The number of Al Qaeda members killed by such activities, though, is hard to ignore.  According to Bill Roggio in his blog Long War Journal, “2,300 leaders and operatives from Taliban, Al Qaeda, and allied extremist groups [have been] killed and 138 civilians [have been] killed” in Pakistan in 300 drone strikes since 2006.  Any civilian casualty is unacceptable, but removing a couple of thousand individuals who could potentially do harm to Americans and further destabilize the Afghan government seems to be a step forward in achieving our strategic goals.  If Mr. Roggio’s numbers are accurate, this is strong evidence in support of drone strikes. 

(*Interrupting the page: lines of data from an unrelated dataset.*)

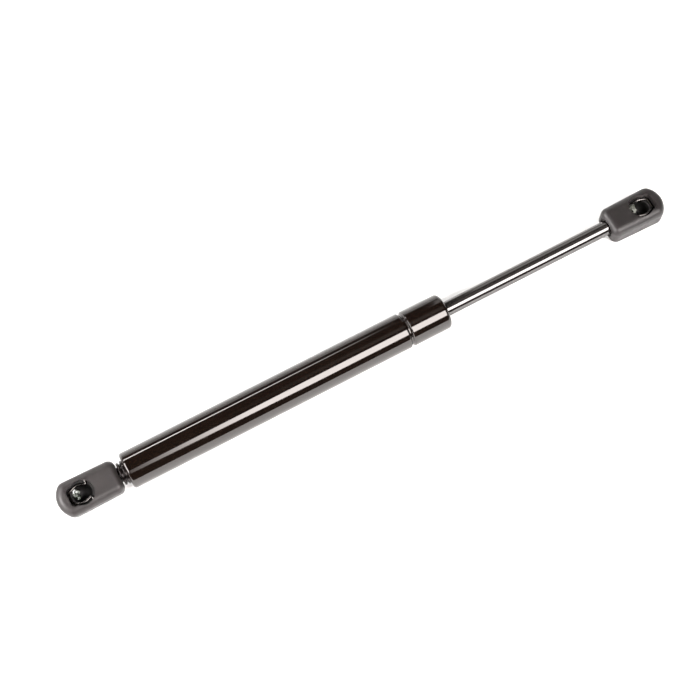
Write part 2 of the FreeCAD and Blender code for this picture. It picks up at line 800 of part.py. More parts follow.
def socket(label, at_rod):
    """Moulded ball socket, drawn with its ball at the origin and its neck towards +X."""
    body = doc.addObject("PartDesign::Body", label)
    body.Label = label
    half_thick = size("socket_thickness") / 2
    neck = size("rod_socket_to_neck") if at_rod else size("socket_to_neck")
    sketch = new_sketch(body, "Side")
    side_profile(sketch, neck)
    block = body.newObject("PartDesign::Pad", "Block")
    block.Profile = sketch
    block.Midplane = True
    block.setExpression("Length", size("socket_thickness").text)
    doc.recompute()
    corners = [
        f"Edge{number}"
        for number, edge in enumerate(block.Shape.Edges, 1)
        if len(edge.Vertexes) == 2
        and abs(edge.Vertexes[0].Z - edge.Vertexes[1].Z) > half_thick.value
        and edge.CenterOfMass.x < 0
    ]
    dressed(body, block, corners, size("socket_corner"))
    base = body.Tip
    long_edges = [
        f"Edge{number}"
        for number, edge in enumerate(base.Shape.Edges, 1)
        if abs(abs(edge.CenterOfMass.z) - half_thick.value) < 1e-3
        and edge.CenterOfMass.x < neck.value - 1e-3
    ]
    dressed(body, base, long_edges, size("socket_edge"))
    base = body.Tip
    neck_edges = [
        f"Edge{number}"
        for number, edge in enumerate(base.Shape.Edges, 1)
        if all(abs(corner.X - neck.value) < 1e-3 for corner in edge.Vertexes)
    ]
    dressed(body, base, neck_edges, size("socket_neck_edge"))

    before = body.Shape.Volume
    sketch = new_sketch(body, "Mouth", lift=half_thick)
    mouth_profile(sketch)
    mouth = body.newObject("PartDesign::Pocket", "MouthCut")
    mouth.Profile = sketch
    mouth.setExpression("Length", (half_thick - size("mouth_floor")).text)
    doc.recompute()
    check_cut(body, before, "Mouth")

    before = body.Shape.Volume
    sketch = new_sketch(body, "Cup", "XZ_Plane")
    cup_profile(sketch)
    cup = body.newObject("PartDesign::Groove", "CupCut")
    cup.Profile = sketch
    cup.ReferenceAxis = (sketch, ["V_Axis"])
    cup.Angle = 360.0
    doc.recompute()
    check_cut(body, before, "Cup")
    cup_radius = size("ball_diameter") / 2 + size("ball_gap")
    names = [
        name
        for name, circle in circles(cup.Shape)
        if abs(circle.Radius - cup_radius.value) < 1e-3
        and abs(circle.Center.z - size("mouth_floor").value) < 1e-3
    ]
    dressed(body, cup, names, size("mouth_edge"))

    hole = size("thread_diameter") / 2 + size("thread_gap")
    bottom = neck - size("thread_reach") - size("thread_pitch") * 0.5
    recess = size("neck_recess_diameter") / 2
    recess_floor = neck - size("neck_recess_depth")
    outside = neck + size("neck_recess_depth")
    turned_cut(
        body,
        [
            (bottom - hole * 0.35, NOTHING),
            (bottom, hole),
            (recess_floor, hole),
            (recess_floor, recess),
            (outside, recess),
            (outside, NOTHING),
        ],
        "Bore",
    )

    before = body.Shape.Volume
    sketch = new_sketch(body, "PinHole", "XZ_Plane")
    wire = size("clip_wire") / 2 + size("clip_gap")
    height = size("mouth_floor") + size("clip_wire") / 2
    reach = size("clip_pivot_reach")
    spot = FreeCAD.Vector(reach.value, height.value, 0)
    sketch.addGeometry(Part.Circle(spot, FreeCAD.Vector(0, 0, 1), wire.value))
    tie(sketch, "DistanceX", 0, 3, reach)
    tie(sketch, "DistanceY", 0, 3, height)
    tie_radius(sketch, 0, wire)
    pins = body.newObject("PartDesign::Pocket", "PinHoles")
    pins.Profile = sketch
    pins.Midplane = True
    pins.setExpression("Length", (size("clip_pin_hole_half") * 2.0).text)
    doc.recompute()
    check_cut(body, before, "PinHole")
    place_socket(body, at_rod)
    return body


def bent(spots, radii):
    """A wire path of straight runs through the spots, with an arc of each radius between them."""
    edges, last = [], spots[0]
    for i in range(1, len(spots) - 1):
        before = (spots[i - 1] - spots[i]).normalize()
        after = (spots[i + 1] - spots[i]).normalize()
        half = before.getAngle(after) / 2
        cut = radii[i - 1] / math.tan(half)
        start, end = spots[i] + before * cut, spots[i] + after * cut
        middle = (before + after).normalize()
        top = spots[i] + middle * (radii[i - 1] / math.sin(half) - radii[i - 1])
        edges.append(Part.LineSegment(last, start).toShape())
        edges.append(Part.Arc(start, top, end).toShape())
        last = end
    edges.append(Part.LineSegment(last, spots[-1]).toShape())
    return Part.Wire(edges)


def clip(label, at_rod):
    """Spring wire that lies across the mouth: a bridge, two bowed arms and two pivot pins."""
    half_wire = size("clip_wire").value / 2
    height = size("mouth_floor").value + half_wire + size("seat_gap").value
    bridge, spread = -size("clip_bridge_reach").value, size("clip_bridge_half").value
    pivot, pin = size("clip_pivot_reach").value, size("clip_pin_half").value
    half = [
        (pivot, pin),
        (pivot, size("clip_heel_half").value),
        (-size("clip_bow_back").value, size("clip_bow_half").value),
        (bridge, spread),
    ]
    mirror = [(x, -y) for x, y in reversed(half)]
    spots = [FreeCAD.Vector(x, y, height) for x, y in half + mirror]
    tight, bow = size("clip_bend").value, size("clip_bow").value
    path = bent(spots, [tight, bow, tight, tight, bow, tight])
    section = Part.Wire(Part.Circle(spots[0], FreeCAD.Vector(0, 1, 0), half_wire).toShape())
    item = doc.addObject("Part::Feature", label)
    item.Label = label
    item.Shape = path.makePipeShell([section], True, True)
    place_socket(item, at_rod)
    return item


pieces = [
    pressure_tube(),
    base_plug(),
    sealing_ring("base_plug_seal", ring_start + plug_groove, groove_floor, bore_radius),
    seal_backing_washer(),
    rod_seal(),
    guide_bush(),
    sealing_ring("guide_seal", guide_groove, groove_floor, bore_radius),
    wiper_ring(),
    end_washer(),
    piston_rod(),
    *piston_stack(),
    piston_ring(),
    socket("tube_socket", False),
    clip("tube_socket_clip", False),
    socket("rod_socket", True),
    clip("rod_socket_clip", True),
]
doc.recompute()

for item in doc.Objects:
    if "Invalid" in item.State or "Error" in item.State:
        raise RuntimeError(f"{item.Label} could not be built: {item.State}")
for item in pieces:
    if item.Shape.isNull() or not item.Shape.isValid() or len(item.Shape.Solids) != 1:
        raise RuntimeError(f"{item.Label} is not one valid solid")

os.makedirs("parts", exist_ok=True)
for item in pieces:
    item.Shape.exportStep(f"parts/{item.Label}.step")
print(f"{len(pieces)} pieces, {rod_ball.value:.1f} mm from ball to ball")
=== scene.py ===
import json
import math

import bpy
import numpy as np
from mathutils import Matrix, Vector


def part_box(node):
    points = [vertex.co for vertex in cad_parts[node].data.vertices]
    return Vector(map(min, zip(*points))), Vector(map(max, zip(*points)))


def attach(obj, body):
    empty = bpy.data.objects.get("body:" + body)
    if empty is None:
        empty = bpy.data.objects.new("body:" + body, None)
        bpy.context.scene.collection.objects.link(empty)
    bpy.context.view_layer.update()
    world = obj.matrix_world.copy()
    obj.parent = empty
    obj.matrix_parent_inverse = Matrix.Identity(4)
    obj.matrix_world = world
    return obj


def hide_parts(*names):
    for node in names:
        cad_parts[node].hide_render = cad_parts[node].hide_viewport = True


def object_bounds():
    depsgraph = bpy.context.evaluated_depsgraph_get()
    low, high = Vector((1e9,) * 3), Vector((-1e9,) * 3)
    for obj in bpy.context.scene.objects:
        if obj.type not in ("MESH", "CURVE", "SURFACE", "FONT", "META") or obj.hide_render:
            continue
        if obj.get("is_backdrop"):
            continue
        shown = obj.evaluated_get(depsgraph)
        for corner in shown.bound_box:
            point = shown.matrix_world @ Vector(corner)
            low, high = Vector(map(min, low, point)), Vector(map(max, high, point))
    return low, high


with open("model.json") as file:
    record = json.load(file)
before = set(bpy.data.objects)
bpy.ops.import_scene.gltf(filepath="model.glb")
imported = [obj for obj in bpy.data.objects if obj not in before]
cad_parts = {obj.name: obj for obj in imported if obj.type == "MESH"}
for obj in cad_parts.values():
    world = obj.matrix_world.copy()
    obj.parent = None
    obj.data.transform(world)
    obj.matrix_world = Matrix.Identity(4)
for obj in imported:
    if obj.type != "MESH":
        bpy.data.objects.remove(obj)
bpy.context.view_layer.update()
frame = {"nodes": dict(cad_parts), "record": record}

mm = 0.001
fullTurn = 2 * math.pi
nearAxis = 0.02  # mm; an outline that reaches the strut's axis stops this far from it


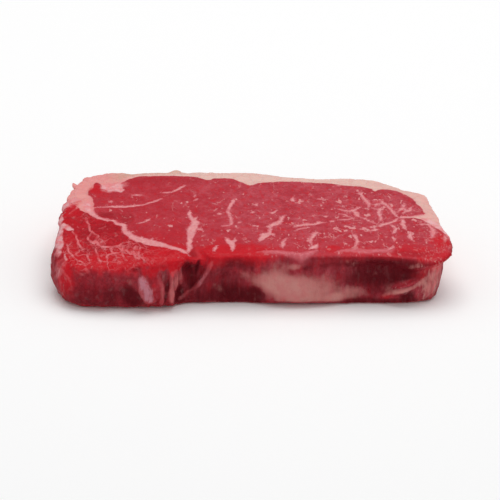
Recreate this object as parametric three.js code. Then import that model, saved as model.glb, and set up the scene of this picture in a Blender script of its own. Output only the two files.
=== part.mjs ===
// Raw sirloin (strip loin) steak, one solid, in millimetres.
// It lies flat on its lower cut face: +X runs along the steak towards the narrower end, +Y towards the
// fat cap, +Z up through the thickness. The origin is the middle of its bounding box, at the base.

import * as THREE from 'three';
import { mergeVertices } from 'three/addons/utils/BufferGeometryUtils.js';

// ---------- driving dimensions ----------
const THICKNESS = 25; // height of the upper cut face
const FOOT_ROUND = 3.5; // rounding where the sides turn under
const SIDE_SWELL = 1.3; // how far the side bellies out half way up
const LIP_DROP = 4; // height of the lip that overhangs at the narrow end
const FULL_LIP = 5; // overhang under which the side has no belly left
const RELIEF_STARTS = 1.5; // relief of the sides starts this many edge radii below the upper face

const FRONT_FACING = [0.25, 0.75]; // how squarely a side must face the front to carry its relief
const BACK_FACING = [0.2, 0.8];

const COLUMNS = 200; // around the outline, an even number
const FRONT_FINER = 1.0; // how much closer than elsewhere the columns of the front stand
const TOP_RINGS = 9;
const TOP_CROWDING = 1.3; // how much the rings of the upper face crowd towards its rim
const ROUND_RINGS = 3;
const SIDE_RINGS = 10;
const FOOT_RINGS = 2;
const BASE_RINGS = 2;
const CURVE_DIVISIONS = 2000;

const SPINE_INSET = 0.21; // both faces fan out from the chord between the ends, less this share at each end

// Stations round the upper edge, anticlockwise from above, starting at the narrow end. x and y are where
// the side stands furthest out, foot is how far in it has come at the base, round is the edge's radius,
// and lip is how far the edge overhangs the side.
const OUTLINE = [
  { name: 'narrow end', x: 86.8, y: -5, foot: 6, round: 2.4, lip: 1.4 },
  { name: 'narrow end, upper', x: 84.6, y: 12, foot: 5, round: 2.2, lip: 0.6 },
  { name: 'back corner of the cap', x: 82.4, y: 23.0, foot: 4.5, round: 1.8, lip: 0.4 },
  { name: 'cap, trimmed corner', x: 73.5, y: 28.8, foot: 3, round: 2, lip: 0 },
  { name: 'cap, below the shoulder', x: 67.2, y: 34.0, foot: 3.5, round: 2, lip: 0 },
  { name: 'cap, shoulder', x: 61.5, y: 38.8, foot: 4, round: 2, lip: 0 },
  { name: 'cap, crest', x: 45.0, y: 40.9, foot: 4, round: 2.2, lip: 0 },
  { name: 'cap, thin stretch', x: 26.0, y: 41.0, foot: 4, round: 2.4, lip: 0 },
  { name: 'cap over the notch', x: 7.0, y: 46.0, foot: 4.5, round: 2.6, lip: 0 },
  { name: 'cap, highest', x: -20.0, y: 49.0, foot: 5, round: 2.8, lip: 0 },
  { name: 'cap, wide end', x: -46.0, y: 47.8, foot: 5, round: 2.8, lip: 0 },
  { name: 'cap, dip', x: -57.5, y: 45.6, foot: 4.5, round: 2.6, lip: 0 },
  { name: 'wide corner', x: -66.0, y: 46.6, foot: 5, round: 2.4, lip: 0.6 },
  { name: 'wide corner, turn', x: -71.8, y: 44.4, foot: 5, round: 2.2, lip: 1.2 },
  { name: 'wide corner, tip', x: -76.4, y: 37.8, foot: 5, round: 2.2, lip: 1.2 },
  { name: 'wide corner, side', x: -78.6, y: 29.0, foot: 4, round: 2.6, lip: 0.4 },
  { name: 'wide end, upper', x: -82.8, y: 11.0, foot: 3, round: 3, lip: 0 },
  { name: 'wide end', x: -86.2, y: -11.0, foot: 2.5, round: 3.6, lip: 0 },
  { name: 'lobe, outer', x: -88.7, y: -28.0, foot: 2.5, round: 5.5, lip: 0 },
  { name: 'lobe, corner', x: -81.5, y: -42.6, foot: 2, round: 8, lip: 0 },
  { name: 'lobe, front', x: -58.0, y: -46.6, foot: 1.5, round: 7.5, lip: 0 },
  { name: 'lobe, end', x: -36.0, y: -44.2, foot: 0.5, round: 5, lip: 0 },
  { name: 'cleft', x: -25.0, y: -41.2, foot: -0.5, round: 3.6, lip: 0.4 },
  { name: 'front, middle', x: 0.0, y: -41.5, foot: -1, round: 3.4, lip: 1 },
  { name: 'front', x: 40.0, y: -41.8, foot: -1, round: 3.4, lip: 1 },
  { name: 'front, narrow end', x: 70.0, y: -42.4, foot: 0, round: 3.4, lip: 1.6 },
  { name: 'narrow corner', x: 82.5, y: -41.2, foot: 3.4, round: 3, lip: 2.8 },
  { name: 'narrow corner, tip', x: 88.6, y: -35.0, foot: 6, round: 2.6, lip: 4 },
  { name: 'narrow end, lip', x: 90.3, y: -23.0, foot: 7, round: 2.4, lip: 4 },
];
const WIDE_END = 17; // the station where the front half begins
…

But even given these numbers, I am not sure how kinetic operations without the other non-kinetic activities would be more effective at the strategic level. We may believe that a comparatively small number of drone strikes in Yemen versus a large number of drone strikes in Afghanistan generate relatively less blowback, but in today’s internet and strategic communication reality this is not necessarily the case.  One drone strike magnified through the internet a thousand-fold may be just as detrimental to our overall goals as a hundred drone strikes in an analog world.  Detractors may say that such strategic communication really does not matter, even though we give lip service to its importance; removing terrorists from the battlefield matters above all else.  Such may be true.  Even if we wanted to support kinetic operations with political and economic operations, the scale would probably make such actions impossible given the lives, money, and time spent just in Iraq and Afghanistan.  We must make a frank assessment of the degree to which these strikes support our overall strategic goals when they are conducted without the full implementation of other necessary activities.    

So where does that leave us?  Stuck between bad options, it seems.  Politics demands that we “do something” to fight terrorist organizations, but that “something” may harm our overall goals.  Drone strikes may be part of an answer, but they are not the answer.